DESCRIPTION OF THE TASK - The records below should be written out again, exactly.

Dataset records
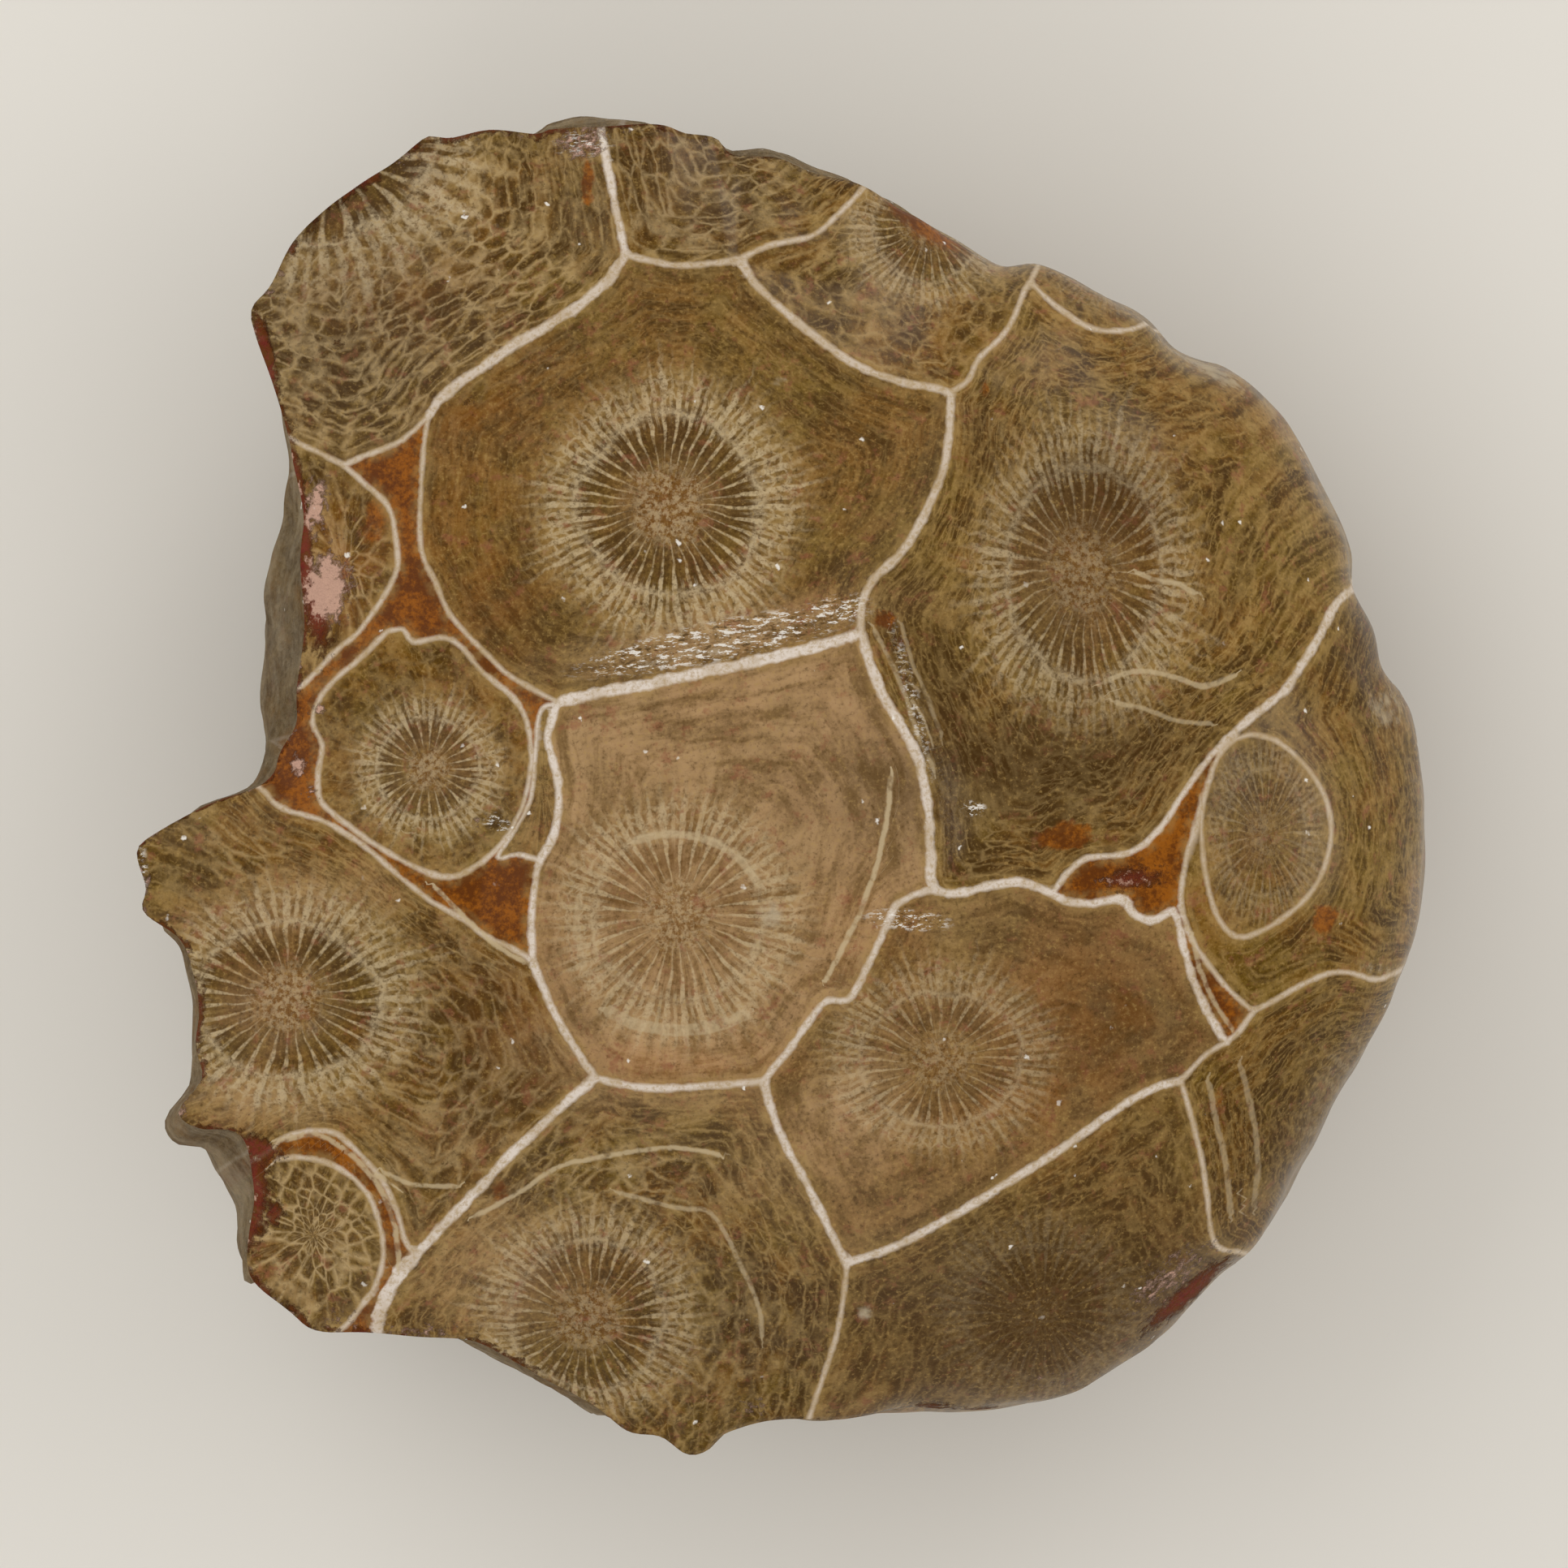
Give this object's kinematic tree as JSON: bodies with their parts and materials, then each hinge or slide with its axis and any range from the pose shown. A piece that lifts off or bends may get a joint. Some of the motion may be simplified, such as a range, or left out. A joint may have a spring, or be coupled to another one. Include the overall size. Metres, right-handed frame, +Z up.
{
  "type": "petoskey stone",
  "caption": "Pebble-sized piece of fossil colony coral with a polished domed face, shallow many-sided cells, broken and rounded sides and a small flat spot to rest on.",
  "frame": {"origin": "centre of the plan's bounding box, on the ground the stone rests on", "axes": "+Z up out of the polished face, +Y towards the top of the face as pictured, +X to its right"},
  "size_m": [0.0412, 0.043, 0.0213],
  "materials": {
    "polished_coral": "polished brown fossil limestone with pale cell walls; broken sides matt"
  },
  "bodies": {
    "root": {"petoskey_stone": "polished_coral"}
  },
  "joints": []
}
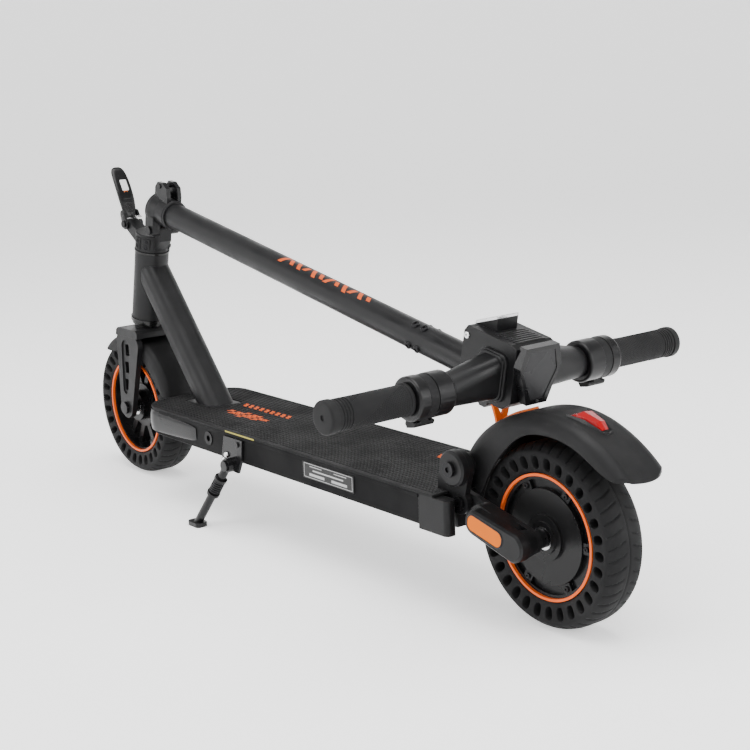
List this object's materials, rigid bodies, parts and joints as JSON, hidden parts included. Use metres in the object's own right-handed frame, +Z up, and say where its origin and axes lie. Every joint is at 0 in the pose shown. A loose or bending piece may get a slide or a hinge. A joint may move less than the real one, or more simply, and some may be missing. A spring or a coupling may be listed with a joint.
{
  "type": "electric kick scooter",
  "caption": "Folding electric kick scooter, folded down on its side stand, with solid honeycomb tyres, rear hub motor, ribbed deck, thumb paddles and foot-brake fender.",
  "frame": {"origin": "middle of the folded scooter's length and width, on the ground", "axes": "+X points forward from rear wheel to front wheel, +Y to the rider's left, +Z up"},
  "size_m": [1.0788, 0.5, 0.4455],
  "materials": {
    "deck_paint": "matt black powder coat",
    "frame_paint": "satin anthracite powder coat",
    "stem_paint": "satin anthracite powder coat",
    "deck_rubber": "matt ribbed rubber",
    "black_plastic": "fine-grained black plastic",
    "satin_plastic": "satin black plastic",
    "grey_plastic": "grey plastic",
    "gloss_plastic_black": "gloss black plastic",
    "battery_wrap": "shrink-wrapped cells",
    "plate_film": "blank printed plate",
    "gloss_black": "gloss black rings",
    "gloss_metal": "gloss black paint",
    "bearing_steel": "ground steel",
    "bolt_steel": "blackened steel",
    "latch_chrome": "bright steel",
    "rim_alloy": "semi-gloss black cast alloy",
    "motor_cover_paint": "semi-gloss black paint",
    "tyre_rubber": "matt black solid tyre",
    "grip_rubber": "textured black rubber",
    "ring_orange": "coral orange ring",
    "strap_orange": "orange painted spring steel",
    "reflector_orange": "orange reflector",
    "tail_red": "red lens",
    "lamp_glass": "clear lamp lens",
    "display_glass": "smoked display window",
    "spring_steel": "zinc-plated coil spring",
    "stator_copper": "laminated iron with copper windings"
  },
  "bodies": {
    "frame": {"deck_frame": "deck_paint", "bottom_plate": "deck_paint", "deck_mat": "deck_rubber", "nose_cover": "black_plastic", "rear_cover": "black_plastic", "battery_pack": "battery_wrap", "charge_socket": "black_plastic", "rating_plate": "plate_film", "down_tube": "frame_paint", "head_tube": "frame_paint", "headset_bearings": "bearing_steel", "headset_seals": "gloss_black", "stand_bracket": "gloss_metal", "rear_brackets": "frame_paint", "rear_pivot_bolts": "bolt_steel"},
    "steering": {"fork_crown": "frame_paint", "fork_legs": "frame_paint", "front_axle": "bolt_steel", "front_fender": "black_plastic", "fold_base": "frame_paint", "hinge_pins": "bolt_steel"},
    "front_wheel": {"front_tyre": "tyre_rubber", "front_rim": "rim_alloy", "front_rim_rings": "ring_orange", "front_wheel_bearings": "bearing_steel"},
    "lever": {"fold_lever": "gloss_metal", "latch_hook": "latch_chrome"},
    "stem": {"stem_tube": "stem_paint", "fold_head": "frame_paint", "latch_catch": "gloss_metal", "stem_bolts": "bolt_steel", "handlebar_tube": "stem_paint", "handlebar_arms": "satin_plastic", "head_unit": "satin_plastic", "headlight_lens": "lamp_glass", "display_bezel": "gloss_plastic_black", "display_glass": "display_glass", "hook_nub": "grey_plastic", "left_grip": "grip_rubber", "right_grip": "grip_rubber", "control_housings": "gloss_plastic_black"},
    "brake": {"brake_paddle": "black_plastic"},
    "throttle": {"throttle_paddle": "black_plastic"},
    "button": {"power_button": "grey_plastic"},
    "stand": {"stand_leg": "gloss_metal", "stand_spring": "spring_steel"},
    "swing_arm": {"swing_arms": "frame_paint", "arm_covers": "satin_plastic", "side_reflectors": "reflector_orange", "rear_axle": "bolt_steel", "motor_stator": "stator_copper"},
    "rear_wheel": {"rear_tyre": "tyre_rubber", "motor_shell": "rim_alloy", "motor_covers": "motor_cover_paint", "rear_rim_rings": "ring_orange", "rear_wheel_bearings": "bearing_steel"},
    "fender": {"rear_fender": "black_plastic", "fender_strap": "strap_orange", "fender_leaf": "strap_orange", "tail_light": "tail_red"}
  },
  "joints": [
    {"name": "steering_turn", "type": "hinge", "parent": "frame", "child": "steering", "pos_m": [0.3984, 0, 0.331], "axis": [-0.2215, 0, 0.9751], "range_deg": [-55, 55]},
    {"name": "front_wheel_spin", "type": "hinge", "parent": "steering", "child": "front_wheel", "pos_m": [0.4394, 0, 0.1], "axis": [0, 1, 0], "continuous": true},
    {"name": "stem_fold", "type": "hinge", "parent": "steering", "child": "stem", "pos_m": [0.3634, 0, 0.3642], "axis": [0, 1, 0], "range_deg": [0, 88.35]},
    {"name": "lever_close", "type": "hinge", "parent": "steering", "child": "lever", "pos_m": [0.4504, 0, 0.366], "axis": [0, 1, 0], "range_deg": [-30, 0]},
    {"name": "throttle_press", "type": "hinge", "parent": "stem", "child": "throttle", "pos_m": [-0.34552, 0, 0.25841], "axis": [0, 1, 0], "range_deg": [-25, 0], "stiffness_Nm_per_rad": 0.5, "springref_deg": 17.19},
    {"name": "brake_press", "type": "hinge", "parent": "stem", "child": "brake", "pos_m": [-0.34552, 0, 0.25841], "axis": [0, 1, 0], "range_deg": [-25, 0], "stiffness_Nm_per_rad": 0.5, "springref_deg": 17.19},
    {"name": "button_press", "type": "slide", "parent": "stem", "child": "button", "axis": [0.9811, 0, 0.1934], "range_m": [0, 0.0012], "stiffness_N_per_m": 300, "springref_m": -0.0012},
    {"name": "stand_fold", "type": "hinge", "parent": "frame", "child": "stand", "pos_m": [0.0954, 0.0845, 0.09], "axis": [0, 1, 0], "range_deg": [0, 118]},
    {"name": "rear_suspension", "type": "hinge", "parent": "frame", "child": "swing_arm", "pos_m": [-0.3156, 0, 0.123], "axis": [0, 1, 0], "range_deg": [0, 8], "stiffness_Nm_per_rad": 80, "springref_deg": -17.19},
    {"name": "rear_wheel_spin", "type": "hinge", "parent": "swing_arm", "child": "rear_wheel", "pos_m": [-0.4136, 0, 0.1], "axis": [0, 1, 0], "continuous": true},
    {"name": "fender_brake", "type": "hinge", "parent": "frame", "child": "fender", "pos_m": [-0.3126, 0, 0.162], "axis": [0, 1, 0], "range_deg": [-14, 0], "stiffness_Nm_per_rad": 6, "springref_deg": 14.32}
  ]
}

WRITTEN ANSWER -
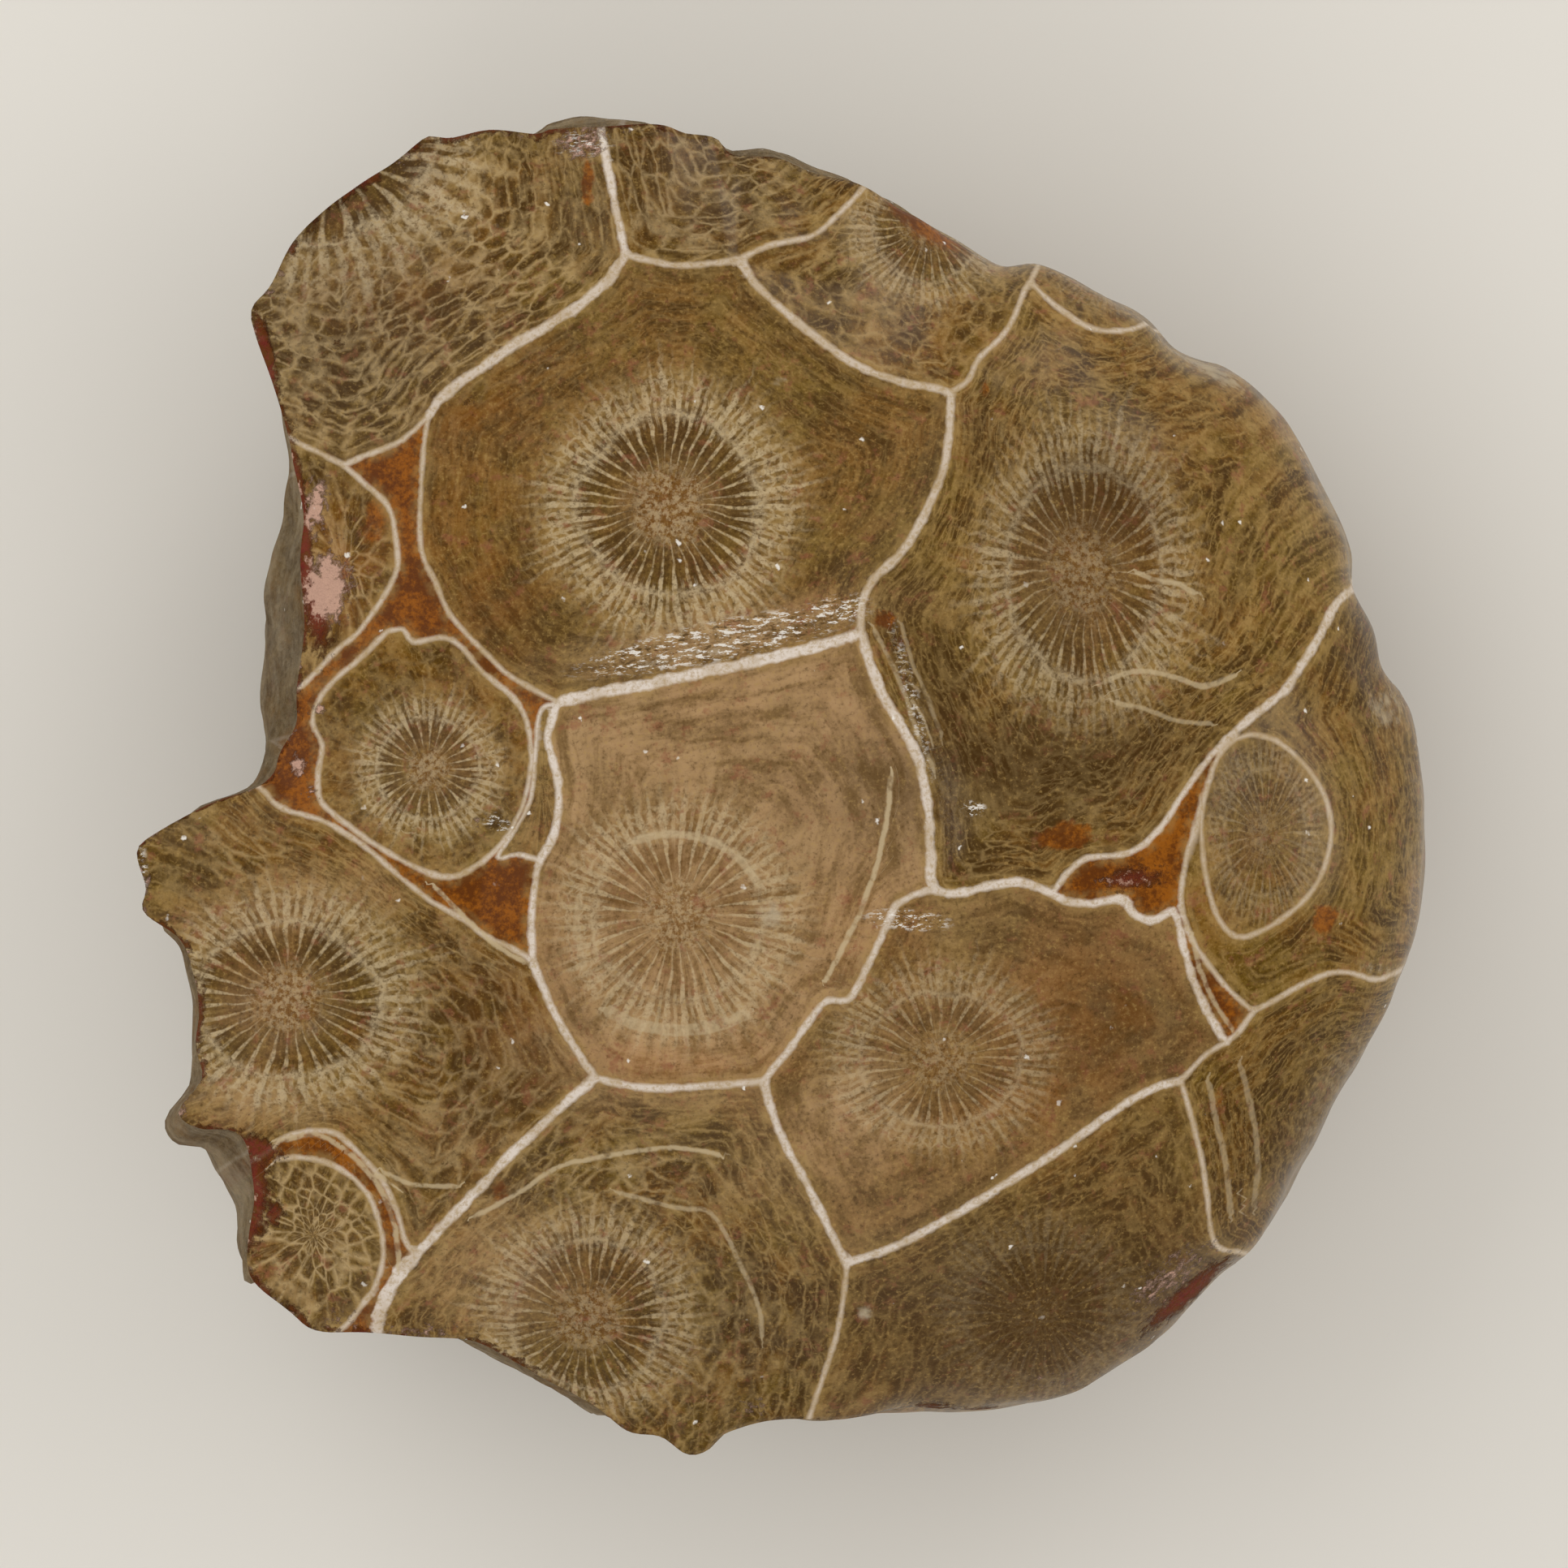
Give this object's kinematic tree as JSON: bodies with their parts and materials, then each hinge or slide with its axis and any range from the pose shown. A piece that lifts off or bends may get a joint. Some of the motion may be simplified, such as a range, or left out. A joint may have a spring, or be coupled to another one. Include the overall size. Metres, right-handed frame, +Z up.
{
  "type": "petoskey stone",
  "caption": "Pebble-sized piece of fossil colony coral with a polished domed face, shallow many-sided cells, broken and rounded sides and a small flat spot to rest on.",
  "frame": {"origin": "centre of the plan's bounding box, on the ground the stone rests on", "axes": "+Z up out of the polished face, +Y towards the top of the face as pictured, +X to its right"},
  "size_m": [0.0412, 0.043, 0.0213],
  "materials": {
    "polished_coral": "polished brown fossil limestone with pale cell walls; broken sides matt"
  },
  "bodies": {
    "root": {"petoskey_stone": "polished_coral"}
  },
  "joints": []
}
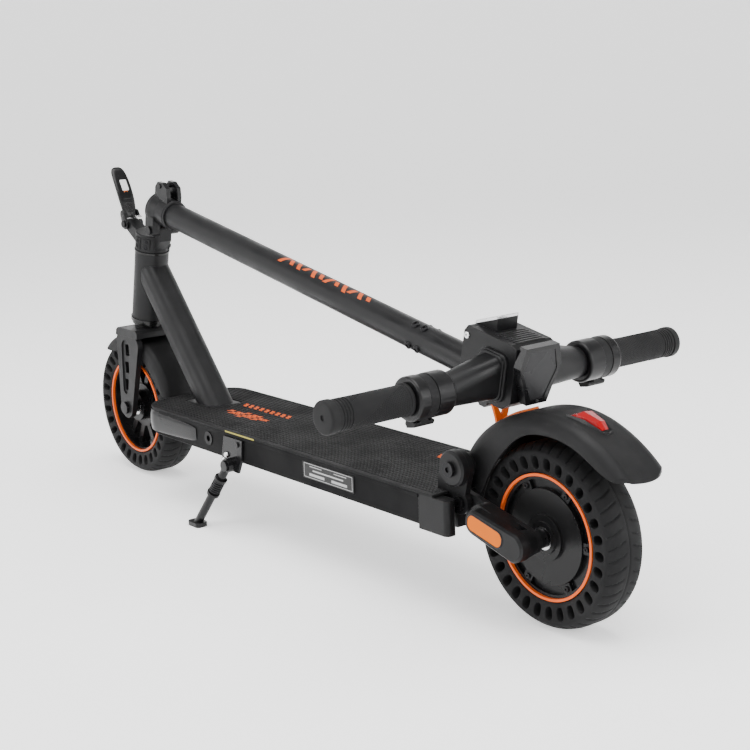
List this object's materials, rigid bodies, parts and joints as JSON, hidden parts included. Use metres in the object's own right-handed frame, +Z up, and say where its origin and axes lie. Every joint is at 0 in the pose shown. A loose or bending piece may get a slide or a hinge. A joint may move less than the real one, or more simply, and some may be missing. A spring or a coupling may be listed with a joint.
{
  "type": "electric kick scooter",
  "caption": "Folding electric kick scooter, folded down on its side stand, with solid honeycomb tyres, rear hub motor, ribbed deck, thumb paddles and foot-brake fender.",
  "frame": {"origin": "middle of the folded scooter's length and width, on the ground", "axes": "+X points forward from rear wheel to front wheel, +Y to the rider's left, +Z up"},
  "size_m": [1.0788, 0.5, 0.4455],
  "materials": {
    "deck_paint": "matt black powder coat",
    "frame_paint": "satin anthracite powder coat",
    "stem_paint": "satin anthracite powder coat",
    "deck_rubber": "matt ribbed rubber",
    "black_plastic": "fine-grained black plastic",
    "satin_plastic": "satin black plastic",
    "grey_plastic": "grey plastic",
    "gloss_plastic_black": "gloss black plastic",
    "battery_wrap": "shrink-wrapped cells",
    "plate_film": "blank printed plate",
    "gloss_black": "gloss black rings",
    "gloss_metal": "gloss black paint",
    "bearing_steel": "ground steel",
    "bolt_steel": "blackened steel",
    "latch_chrome": "bright steel",
    "rim_alloy": "semi-gloss black cast alloy",
    "motor_cover_paint": "semi-gloss black paint",
    "tyre_rubber": "matt black solid tyre",
    "grip_rubber": "textured black rubber",
    "ring_orange": "coral orange ring",
    "strap_orange": "orange painted spring steel",
    "reflector_orange": "orange reflector",
    "tail_red": "red lens",
    "lamp_glass": "clear lamp lens",
    "display_glass": "smoked display window",
    "spring_steel": "zinc-plated coil spring",
    "stator_copper": "laminated iron with copper windings"
  },
  "bodies": {
    "frame": {"deck_frame": "deck_paint", "bottom_plate": "deck_paint", "deck_mat": "deck_rubber", "nose_cover": "black_plastic", "rear_cover": "black_plastic", "battery_pack": "battery_wrap", "charge_socket": "black_plastic", "rating_plate": "plate_film", "down_tube": "frame_paint", "head_tube": "frame_paint", "headset_bearings": "bearing_steel", "headset_seals": "gloss_black", "stand_bracket": "gloss_metal", "rear_brackets": "frame_paint", "rear_pivot_bolts": "bolt_steel"},
    "steering": {"fork_crown": "frame_paint", "fork_legs": "frame_paint", "front_axle": "bolt_steel", "front_fender": "black_plastic", "fold_base": "frame_paint", "hinge_pins": "bolt_steel"},
    "front_wheel": {"front_tyre": "tyre_rubber", "front_rim": "rim_alloy", "front_rim_rings": "ring_orange", "front_wheel_bearings": "bearing_steel"},
    "lever": {"fold_lever": "gloss_metal", "latch_hook": "latch_chrome"},
    "stem": {"stem_tube": "stem_paint", "fold_head": "frame_paint", "latch_catch": "gloss_metal", "stem_bolts": "bolt_steel", "handlebar_tube": "stem_paint", "handlebar_arms": "satin_plastic", "head_unit": "satin_plastic", "headlight_lens": "lamp_glass", "display_bezel": "gloss_plastic_black", "display_glass": "display_glass", "hook_nub": "grey_plastic", "left_grip": "grip_rubber", "right_grip": "grip_rubber", "control_housings": "gloss_plastic_black"},
    "brake": {"brake_paddle": "black_plastic"},
    "throttle": {"throttle_paddle": "black_plastic"},
    "button": {"power_button": "grey_plastic"},
    "stand": {"stand_leg": "gloss_metal", "stand_spring": "spring_steel"},
    "swing_arm": {"swing_arms": "frame_paint", "arm_covers": "satin_plastic", "side_reflectors": "reflector_orange", "rear_axle": "bolt_steel", "motor_stator": "stator_copper"},
    "rear_wheel": {"rear_tyre": "tyre_rubber", "motor_shell": "rim_alloy", "motor_covers": "motor_cover_paint", "rear_rim_rings": "ring_orange", "rear_wheel_bearings": "bearing_steel"},
    "fender": {"rear_fender": "black_plastic", "fender_strap": "strap_orange", "fender_leaf": "strap_orange", "tail_light": "tail_red"}
  },
  "joints": [
    {"name": "steering_turn", "type": "hinge", "parent": "frame", "child": "steering", "pos_m": [0.3984, 0, 0.331], "axis": [-0.2215, 0, 0.9751], "range_deg": [-55, 55]},
    {"name": "front_wheel_spin", "type": "hinge", "parent": "steering", "child": "front_wheel", "pos_m": [0.4394, 0, 0.1], "axis": [0, 1, 0], "continuous": true},
    {"name": "stem_fold", "type": "hinge", "parent": "steering", "child": "stem", "pos_m": [0.3634, 0, 0.3642], "axis": [0, 1, 0], "range_deg": [0, 88.35]},
    {"name": "lever_close", "type": "hinge", "parent": "steering", "child": "lever", "pos_m": [0.4504, 0, 0.366], "axis": [0, 1, 0], "range_deg": [-30, 0]},
    {"name": "throttle_press", "type": "hinge", "parent": "stem", "child": "throttle", "pos_m": [-0.34552, 0, 0.25841], "axis": [0, 1, 0], "range_deg": [-25, 0], "stiffness_Nm_per_rad": 0.5, "springref_deg": 17.19},
    {"name": "brake_press", "type": "hinge", "parent": "stem", "child": "brake", "pos_m": [-0.34552, 0, 0.25841], "axis": [0, 1, 0], "range_deg": [-25, 0], "stiffness_Nm_per_rad": 0.5, "springref_deg": 17.19},
    {"name": "button_press", "type": "slide", "parent": "stem", "child": "button", "axis": [0.9811, 0, 0.1934], "range_m": [0, 0.0012], "stiffness_N_per_m": 300, "springref_m": -0.0012},
    {"name": "stand_fold", "type": "hinge", "parent": "frame", "child": "stand", "pos_m": [0.0954, 0.0845, 0.09], "axis": [0, 1, 0], "range_deg": [0, 118]},
    {"name": "rear_suspension", "type": "hinge", "parent": "frame", "child": "swing_arm", "pos_m": [-0.3156, 0, 0.123], "axis": [0, 1, 0], "range_deg": [0, 8], "stiffness_Nm_per_rad": 80, "springref_deg": -17.19},
    {"name": "rear_wheel_spin", "type": "hinge", "parent": "swing_arm", "child": "rear_wheel", "pos_m": [-0.4136, 0, 0.1], "axis": [0, 1, 0], "continuous": true},
    {"name": "fender_brake", "type": "hinge", "parent": "frame", "child": "fender", "pos_m": [-0.3126, 0, 0.162], "axis": [0, 1, 0], "range_deg": [-14, 0], "stiffness_Nm_per_rad": 6, "springref_deg": 14.32}
  ]
}